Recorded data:
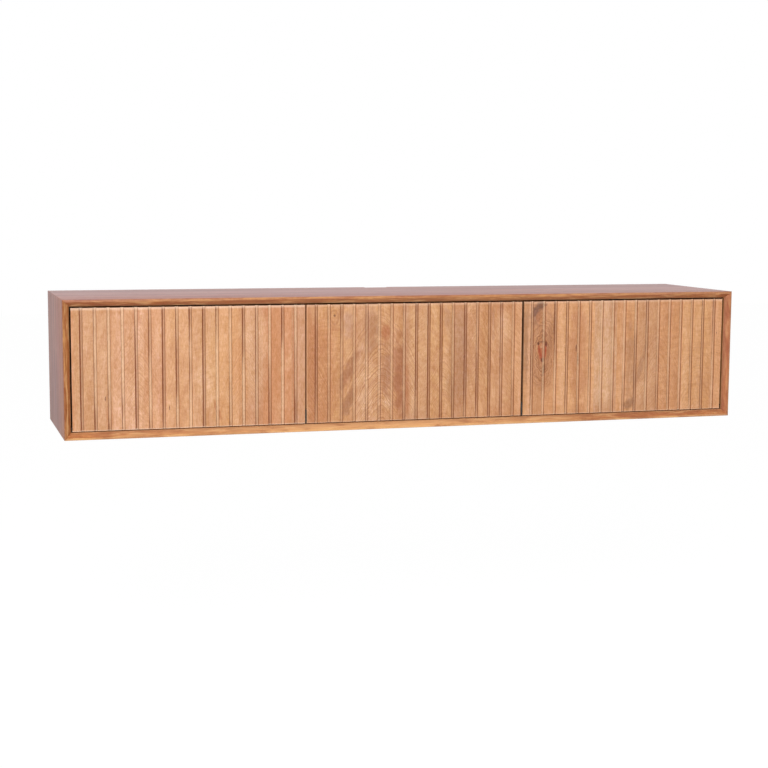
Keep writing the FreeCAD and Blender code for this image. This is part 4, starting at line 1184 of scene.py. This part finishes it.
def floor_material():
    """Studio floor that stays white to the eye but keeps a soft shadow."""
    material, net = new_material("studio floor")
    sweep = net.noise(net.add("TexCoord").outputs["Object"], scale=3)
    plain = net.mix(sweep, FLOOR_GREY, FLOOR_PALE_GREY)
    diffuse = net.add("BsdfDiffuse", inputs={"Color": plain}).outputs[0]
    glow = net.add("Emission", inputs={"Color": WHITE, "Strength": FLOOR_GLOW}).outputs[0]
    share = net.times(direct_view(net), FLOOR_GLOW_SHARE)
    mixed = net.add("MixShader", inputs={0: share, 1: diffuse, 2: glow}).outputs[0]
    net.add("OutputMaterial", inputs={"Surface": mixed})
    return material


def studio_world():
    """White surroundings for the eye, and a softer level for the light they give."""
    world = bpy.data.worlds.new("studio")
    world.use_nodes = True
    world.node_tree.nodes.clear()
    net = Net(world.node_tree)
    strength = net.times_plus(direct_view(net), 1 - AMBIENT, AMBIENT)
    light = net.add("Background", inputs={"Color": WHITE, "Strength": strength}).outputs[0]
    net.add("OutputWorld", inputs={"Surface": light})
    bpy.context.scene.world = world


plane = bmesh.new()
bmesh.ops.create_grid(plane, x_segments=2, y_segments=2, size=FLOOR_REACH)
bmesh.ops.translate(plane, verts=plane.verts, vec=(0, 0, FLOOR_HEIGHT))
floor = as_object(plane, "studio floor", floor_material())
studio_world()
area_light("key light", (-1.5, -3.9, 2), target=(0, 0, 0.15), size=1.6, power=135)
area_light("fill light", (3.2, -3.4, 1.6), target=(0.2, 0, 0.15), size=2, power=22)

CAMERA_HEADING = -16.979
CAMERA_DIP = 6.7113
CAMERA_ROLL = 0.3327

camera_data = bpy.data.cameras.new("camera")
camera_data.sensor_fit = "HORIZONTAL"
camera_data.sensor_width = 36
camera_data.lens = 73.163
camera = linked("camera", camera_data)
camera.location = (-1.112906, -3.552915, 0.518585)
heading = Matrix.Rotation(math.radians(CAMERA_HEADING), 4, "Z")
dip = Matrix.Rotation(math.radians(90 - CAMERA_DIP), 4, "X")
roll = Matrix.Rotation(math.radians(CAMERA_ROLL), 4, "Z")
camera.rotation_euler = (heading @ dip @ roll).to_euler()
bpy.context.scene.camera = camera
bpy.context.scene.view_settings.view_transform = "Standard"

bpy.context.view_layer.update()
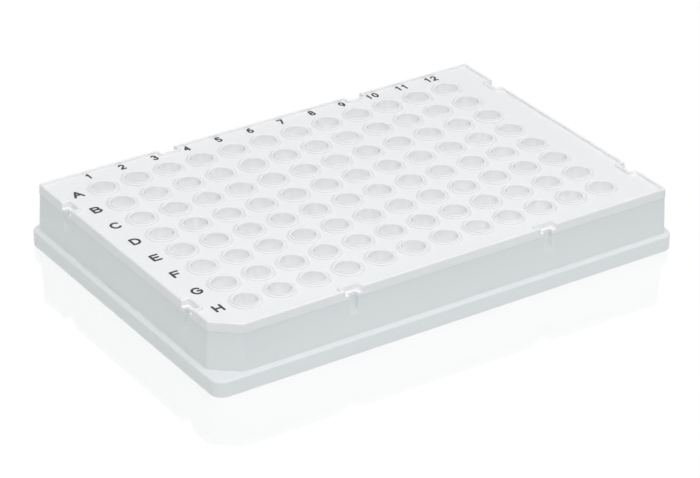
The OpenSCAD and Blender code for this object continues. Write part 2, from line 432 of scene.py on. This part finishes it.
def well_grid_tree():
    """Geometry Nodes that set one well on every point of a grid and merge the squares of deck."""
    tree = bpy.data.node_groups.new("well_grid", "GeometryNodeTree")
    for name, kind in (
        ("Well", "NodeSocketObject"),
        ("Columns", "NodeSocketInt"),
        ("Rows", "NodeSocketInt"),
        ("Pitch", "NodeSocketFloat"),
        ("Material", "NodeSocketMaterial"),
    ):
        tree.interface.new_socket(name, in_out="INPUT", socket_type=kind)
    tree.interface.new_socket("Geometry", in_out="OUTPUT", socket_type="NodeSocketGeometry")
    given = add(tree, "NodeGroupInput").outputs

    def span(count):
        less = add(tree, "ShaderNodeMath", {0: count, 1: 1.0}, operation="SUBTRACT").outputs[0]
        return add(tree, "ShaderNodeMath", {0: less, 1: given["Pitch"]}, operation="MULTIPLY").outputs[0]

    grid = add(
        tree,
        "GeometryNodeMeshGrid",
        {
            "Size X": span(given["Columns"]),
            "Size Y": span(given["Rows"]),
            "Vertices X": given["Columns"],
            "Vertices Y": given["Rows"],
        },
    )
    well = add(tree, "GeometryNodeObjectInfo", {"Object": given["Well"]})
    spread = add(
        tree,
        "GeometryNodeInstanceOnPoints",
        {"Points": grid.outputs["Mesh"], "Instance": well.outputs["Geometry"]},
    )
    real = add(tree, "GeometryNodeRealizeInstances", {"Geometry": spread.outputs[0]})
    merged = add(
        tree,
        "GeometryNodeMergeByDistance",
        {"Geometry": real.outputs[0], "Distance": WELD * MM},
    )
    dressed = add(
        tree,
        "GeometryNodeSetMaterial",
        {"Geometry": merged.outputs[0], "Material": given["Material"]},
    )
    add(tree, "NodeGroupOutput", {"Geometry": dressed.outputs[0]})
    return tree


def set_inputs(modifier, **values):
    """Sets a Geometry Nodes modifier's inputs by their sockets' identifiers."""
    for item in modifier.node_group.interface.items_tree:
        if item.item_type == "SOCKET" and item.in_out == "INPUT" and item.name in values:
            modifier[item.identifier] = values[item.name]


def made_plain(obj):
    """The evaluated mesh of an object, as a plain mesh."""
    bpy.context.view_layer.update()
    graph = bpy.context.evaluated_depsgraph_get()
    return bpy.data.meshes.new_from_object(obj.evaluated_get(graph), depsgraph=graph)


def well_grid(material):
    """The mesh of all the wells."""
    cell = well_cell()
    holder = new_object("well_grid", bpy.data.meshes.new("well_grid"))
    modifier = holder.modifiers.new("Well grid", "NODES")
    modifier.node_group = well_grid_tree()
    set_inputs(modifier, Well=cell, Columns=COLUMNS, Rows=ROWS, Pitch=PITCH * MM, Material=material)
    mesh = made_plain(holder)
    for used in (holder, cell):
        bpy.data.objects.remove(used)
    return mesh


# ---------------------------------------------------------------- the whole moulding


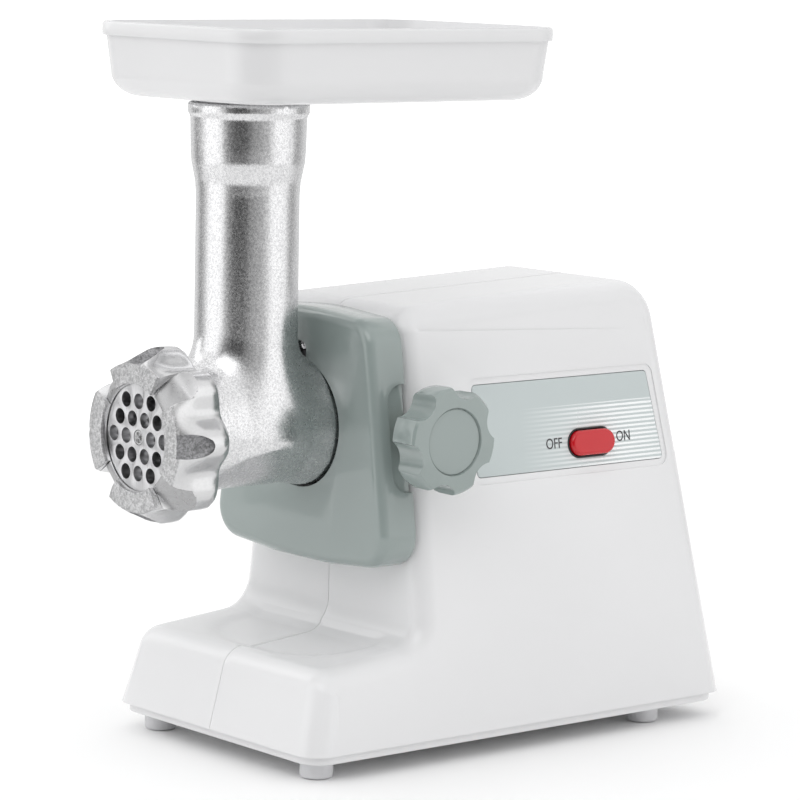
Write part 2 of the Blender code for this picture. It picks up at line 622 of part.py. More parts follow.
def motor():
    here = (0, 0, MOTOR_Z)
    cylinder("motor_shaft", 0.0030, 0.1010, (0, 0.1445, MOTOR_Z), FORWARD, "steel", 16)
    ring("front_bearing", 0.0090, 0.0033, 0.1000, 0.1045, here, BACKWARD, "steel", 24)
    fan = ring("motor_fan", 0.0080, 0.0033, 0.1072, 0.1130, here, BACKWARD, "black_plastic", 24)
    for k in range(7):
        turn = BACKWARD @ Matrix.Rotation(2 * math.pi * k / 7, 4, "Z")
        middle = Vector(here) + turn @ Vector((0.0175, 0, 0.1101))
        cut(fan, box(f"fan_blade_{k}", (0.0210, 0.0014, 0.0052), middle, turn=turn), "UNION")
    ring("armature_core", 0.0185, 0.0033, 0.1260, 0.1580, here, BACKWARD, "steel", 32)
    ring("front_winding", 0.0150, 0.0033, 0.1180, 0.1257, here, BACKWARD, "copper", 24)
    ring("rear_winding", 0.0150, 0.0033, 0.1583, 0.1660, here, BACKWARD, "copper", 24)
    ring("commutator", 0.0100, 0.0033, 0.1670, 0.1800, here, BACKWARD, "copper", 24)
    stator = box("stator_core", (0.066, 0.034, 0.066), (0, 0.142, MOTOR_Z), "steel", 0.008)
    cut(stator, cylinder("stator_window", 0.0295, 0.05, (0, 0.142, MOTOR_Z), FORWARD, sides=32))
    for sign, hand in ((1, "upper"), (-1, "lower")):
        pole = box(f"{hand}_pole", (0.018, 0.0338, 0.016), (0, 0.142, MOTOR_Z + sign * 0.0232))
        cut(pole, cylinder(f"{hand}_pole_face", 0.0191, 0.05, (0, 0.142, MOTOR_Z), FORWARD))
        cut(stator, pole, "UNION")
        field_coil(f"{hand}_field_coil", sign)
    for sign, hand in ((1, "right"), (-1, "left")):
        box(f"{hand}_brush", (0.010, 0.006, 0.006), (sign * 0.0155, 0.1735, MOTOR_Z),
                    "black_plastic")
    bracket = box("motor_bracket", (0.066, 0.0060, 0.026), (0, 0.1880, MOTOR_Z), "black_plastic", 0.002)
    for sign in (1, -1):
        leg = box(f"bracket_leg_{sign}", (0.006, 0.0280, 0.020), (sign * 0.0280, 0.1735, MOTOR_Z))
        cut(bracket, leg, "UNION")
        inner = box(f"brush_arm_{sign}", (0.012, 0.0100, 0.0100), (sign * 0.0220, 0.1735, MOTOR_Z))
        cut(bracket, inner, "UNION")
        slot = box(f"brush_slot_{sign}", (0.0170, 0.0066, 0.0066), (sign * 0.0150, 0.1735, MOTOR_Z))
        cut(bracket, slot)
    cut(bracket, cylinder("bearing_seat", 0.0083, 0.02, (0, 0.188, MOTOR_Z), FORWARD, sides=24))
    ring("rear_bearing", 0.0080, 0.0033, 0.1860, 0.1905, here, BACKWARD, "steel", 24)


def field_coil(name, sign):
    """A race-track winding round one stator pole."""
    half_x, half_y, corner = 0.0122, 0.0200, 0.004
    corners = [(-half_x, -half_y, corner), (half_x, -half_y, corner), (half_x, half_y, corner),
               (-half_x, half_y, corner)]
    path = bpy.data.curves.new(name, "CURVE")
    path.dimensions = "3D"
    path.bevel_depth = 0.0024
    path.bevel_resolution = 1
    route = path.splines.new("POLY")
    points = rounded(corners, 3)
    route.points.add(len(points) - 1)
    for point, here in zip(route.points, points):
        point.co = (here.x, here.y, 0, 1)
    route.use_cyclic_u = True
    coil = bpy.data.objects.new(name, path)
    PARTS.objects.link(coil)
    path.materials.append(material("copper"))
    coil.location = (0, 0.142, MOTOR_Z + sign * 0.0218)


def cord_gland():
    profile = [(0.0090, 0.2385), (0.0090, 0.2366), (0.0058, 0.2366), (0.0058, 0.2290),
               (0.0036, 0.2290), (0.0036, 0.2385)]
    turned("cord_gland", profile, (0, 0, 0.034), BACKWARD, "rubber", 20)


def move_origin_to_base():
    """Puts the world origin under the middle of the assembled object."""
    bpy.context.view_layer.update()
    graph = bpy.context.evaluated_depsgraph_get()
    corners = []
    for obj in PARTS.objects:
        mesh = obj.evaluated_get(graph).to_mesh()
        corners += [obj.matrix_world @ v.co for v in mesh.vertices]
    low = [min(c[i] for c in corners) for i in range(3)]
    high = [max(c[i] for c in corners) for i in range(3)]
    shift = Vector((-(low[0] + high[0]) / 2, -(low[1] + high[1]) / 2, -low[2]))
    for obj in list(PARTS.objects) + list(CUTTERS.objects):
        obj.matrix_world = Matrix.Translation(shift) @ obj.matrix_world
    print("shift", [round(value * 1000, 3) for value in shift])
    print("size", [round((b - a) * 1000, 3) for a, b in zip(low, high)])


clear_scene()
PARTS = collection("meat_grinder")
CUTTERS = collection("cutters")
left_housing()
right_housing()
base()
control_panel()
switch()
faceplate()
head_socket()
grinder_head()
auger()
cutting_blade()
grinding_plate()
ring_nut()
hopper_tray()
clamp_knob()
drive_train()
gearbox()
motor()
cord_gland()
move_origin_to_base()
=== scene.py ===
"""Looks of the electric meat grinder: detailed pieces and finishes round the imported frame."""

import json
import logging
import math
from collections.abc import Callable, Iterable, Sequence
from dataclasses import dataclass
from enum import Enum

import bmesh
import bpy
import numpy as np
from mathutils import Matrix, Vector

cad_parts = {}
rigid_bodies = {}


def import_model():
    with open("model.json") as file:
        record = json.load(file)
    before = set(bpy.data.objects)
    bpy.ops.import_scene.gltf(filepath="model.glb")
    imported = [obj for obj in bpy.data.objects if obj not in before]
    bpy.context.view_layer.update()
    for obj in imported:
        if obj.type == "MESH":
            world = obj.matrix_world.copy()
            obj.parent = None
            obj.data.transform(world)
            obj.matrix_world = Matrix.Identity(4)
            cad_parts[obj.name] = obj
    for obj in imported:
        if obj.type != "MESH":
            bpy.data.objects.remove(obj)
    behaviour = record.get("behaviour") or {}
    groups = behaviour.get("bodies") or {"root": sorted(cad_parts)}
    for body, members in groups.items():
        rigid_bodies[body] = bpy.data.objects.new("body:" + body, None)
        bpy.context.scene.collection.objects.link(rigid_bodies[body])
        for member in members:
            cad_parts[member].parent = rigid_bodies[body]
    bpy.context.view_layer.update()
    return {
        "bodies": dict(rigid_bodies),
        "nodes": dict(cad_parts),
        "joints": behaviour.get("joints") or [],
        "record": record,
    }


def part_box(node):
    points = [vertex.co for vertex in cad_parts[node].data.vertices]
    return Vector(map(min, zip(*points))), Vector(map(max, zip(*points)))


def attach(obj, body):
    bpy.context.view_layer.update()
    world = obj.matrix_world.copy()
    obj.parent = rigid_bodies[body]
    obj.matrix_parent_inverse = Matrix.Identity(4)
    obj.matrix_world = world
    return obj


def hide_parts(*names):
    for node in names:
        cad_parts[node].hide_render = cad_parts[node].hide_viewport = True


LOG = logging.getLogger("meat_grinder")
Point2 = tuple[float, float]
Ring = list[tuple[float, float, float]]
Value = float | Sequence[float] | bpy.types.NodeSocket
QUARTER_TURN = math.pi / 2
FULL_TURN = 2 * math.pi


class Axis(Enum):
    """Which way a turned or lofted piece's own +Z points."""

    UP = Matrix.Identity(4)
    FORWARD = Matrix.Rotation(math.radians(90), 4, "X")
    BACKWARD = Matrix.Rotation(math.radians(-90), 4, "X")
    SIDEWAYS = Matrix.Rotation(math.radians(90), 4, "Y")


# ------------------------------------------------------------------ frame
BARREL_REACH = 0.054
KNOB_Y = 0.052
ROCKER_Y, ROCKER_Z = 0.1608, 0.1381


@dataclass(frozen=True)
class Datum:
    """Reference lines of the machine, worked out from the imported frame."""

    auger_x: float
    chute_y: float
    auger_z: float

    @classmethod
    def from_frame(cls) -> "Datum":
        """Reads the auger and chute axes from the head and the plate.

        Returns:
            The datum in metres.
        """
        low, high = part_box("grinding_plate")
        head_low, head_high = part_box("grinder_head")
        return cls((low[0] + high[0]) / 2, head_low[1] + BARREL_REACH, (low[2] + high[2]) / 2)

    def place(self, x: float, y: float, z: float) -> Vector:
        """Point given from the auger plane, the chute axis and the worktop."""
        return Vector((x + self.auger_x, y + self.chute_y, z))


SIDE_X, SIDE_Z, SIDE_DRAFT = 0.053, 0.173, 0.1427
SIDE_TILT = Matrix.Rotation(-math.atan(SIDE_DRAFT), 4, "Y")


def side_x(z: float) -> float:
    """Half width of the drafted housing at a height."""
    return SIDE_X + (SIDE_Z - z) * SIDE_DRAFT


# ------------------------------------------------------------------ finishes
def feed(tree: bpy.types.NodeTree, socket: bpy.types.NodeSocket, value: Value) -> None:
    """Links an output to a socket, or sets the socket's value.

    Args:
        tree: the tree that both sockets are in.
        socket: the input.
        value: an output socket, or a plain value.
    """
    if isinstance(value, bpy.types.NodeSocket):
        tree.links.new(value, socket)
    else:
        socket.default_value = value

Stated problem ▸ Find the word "names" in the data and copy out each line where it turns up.

Answer to this exercise ▸
def hide_parts(*names):
    for node in names:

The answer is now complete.